Ascott was probably affected by the general mood today. The volumes today were quite thin actually and I feel that the selling a little overdone. My humble opinion only.
How happen to Ascot today ? Is the bullish sign still intact ?
Support is at $1.80. But with std & poor's report, it may bottom at higher price, may be say $1.90. The next wave could end at at least $2.19. If it is ragging bull, it may reach $2.66.
Yep, sold mine XD. Sigh. Maybe when it come down more, then I will start accumulating for long term investment.....
Perhaps some announcement coming up............or probably a rerating of this counter.
Company has been very agressive in its expansion....India, China,vietnam, Phillipines, Russia and new field ME.....not to mention Spore.
The bullish regional economy will yield strong operational performance....as shown in 1Q07 results eps of 0.24 cts vs 0.11 for 1Q 06.
2Q 07 will also include one off gains from the sale of the Guanzhou Golf Resort and Asia Hotel i n Spore. This will translate to about 7.1 cts per share.
Today, the Ascott Group with the brand names - Ascott, Stamford and Citadines - is a world leader in the serviced apartment business.
Very bullish TA signs. Acc/Dist and Chaikin all shooting up.
Wow.. Suddenly up so much..
What the good news? Sigh sell off too early..
This counter really spring in terms of price.....all in a matter of a couple of hours......not for the faint-hearted......
Article in BT 1 May 07
Guangzhou govt acquires Ascott's country club
By ARTHUR SIM
ASCOTT Group's Masters Golf & Country Club has been compulsorily acquired by the Guangzhou Municipal People's Government for $198.7 million.
In a statement released on Sunday, Ascott, which is part of CapitaLand, said the compulsory acquisition arose as a result of the planned construction of the Guangzhou Wuhan public railway lines over part of the 934,498 square metres of land occupied by the country club.
The acquisition includes a 6,000-sq-m club house, and an 18-hole golf course with a 64-bay public driving range.
Ascott said the compensation amount was based on the valuation carried out by independent valuers appointed by the Guangzhou Land Office, and will be paid out in stages with the entire sum expected to be received by June 30.
The club was developed in the mid-1990s by one of the merger entities before the formation of The Ascott Group and was financed mainly by shareholders' loans. Ascott said that as provisions were made in the past to write down the shareholders' loans, the transaction will result in an estimated write-back of $91 million.
The write-back is expected to be booked in the Ascott Group's accounts for the financial year ending Dec 31, 2007. As at March 31, the net asset value of the country club was $29.1 million - constituting 2.7 per cent of the net asset value of the Ascott Group of $1.07 billion.

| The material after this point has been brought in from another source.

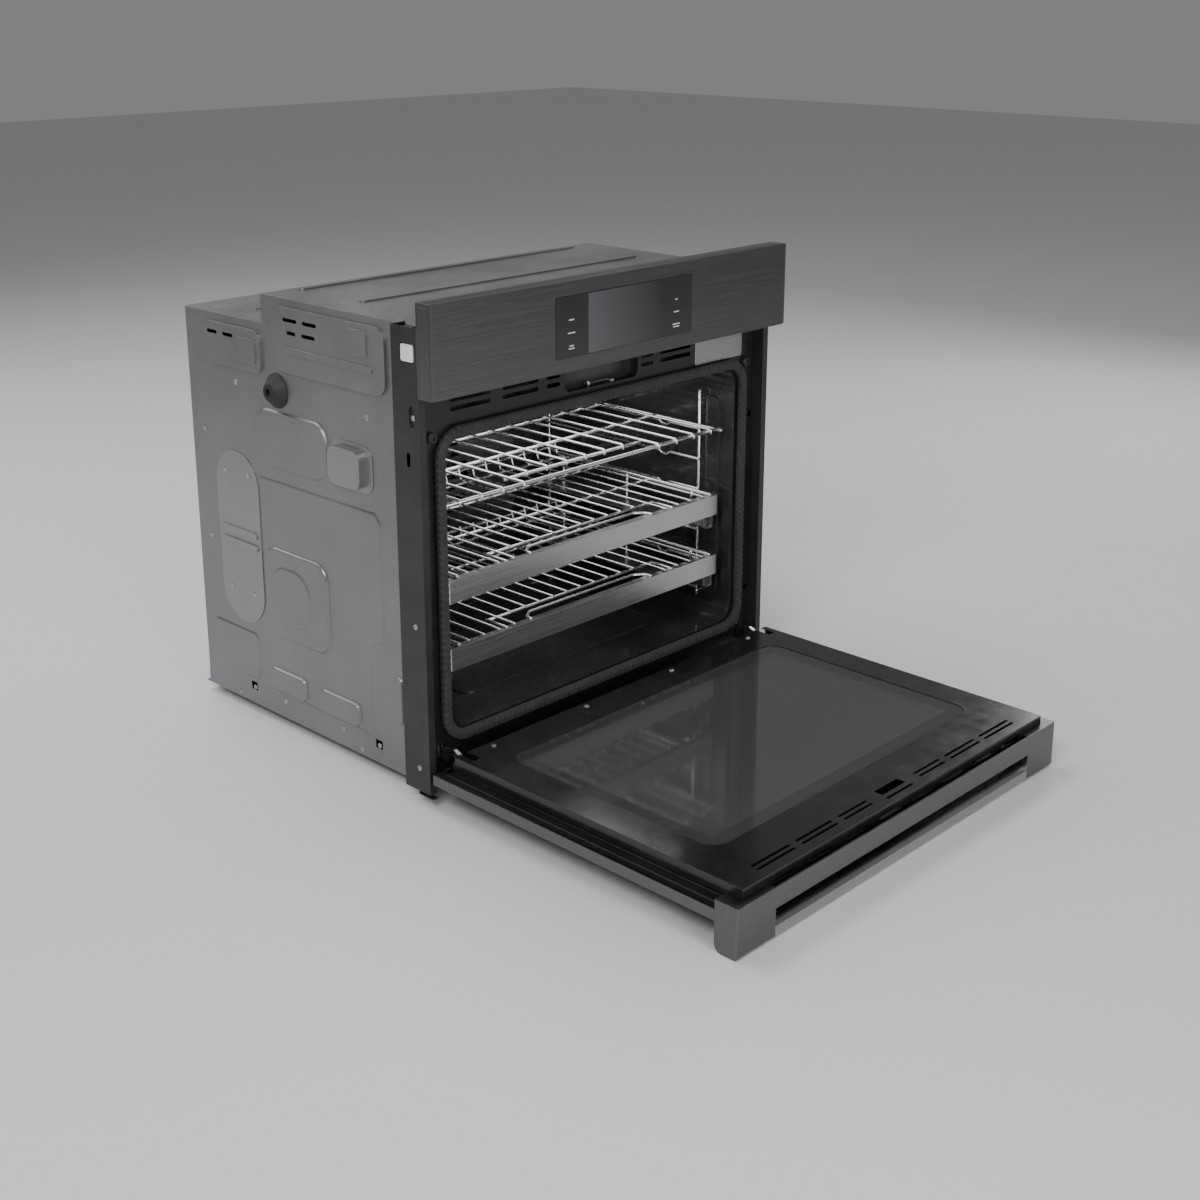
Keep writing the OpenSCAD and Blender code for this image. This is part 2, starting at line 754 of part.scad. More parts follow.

For the three months ended March 31, the net profit attributed to the country club was $600,000, or about 5.7 per cent of the net profit of the Ascott Group of $10.4 million.
On the back of Ascott's Q1 performance and the announcement of the Ascott Residence (China) Incubator Fund, Macquarie Research rated the stock 'outperform' in a note released last week.
Macquarie Research adjusted FY2007 earnings by 30 per cent to account for portfolio gain from the sale of Hotel Asia. Macquarie Research's 12-month price target for the stock was $2.25 per share.
UBS Investment Research rated Ascott Group stock 'Buy 1'.
It said that Q1 2007 revenue was 3 per cent above its forecast but Ebitda margin fell from 26 per cent in Q1 2006 to 20 per cent in Q1 2007. As a result, EPS was around 34 per cent below its forecast.
'We expect margins in Asia to stay at 20-25 per cent given that mature assets would be divested to Ascott Residence Trust (ART),' UBS said.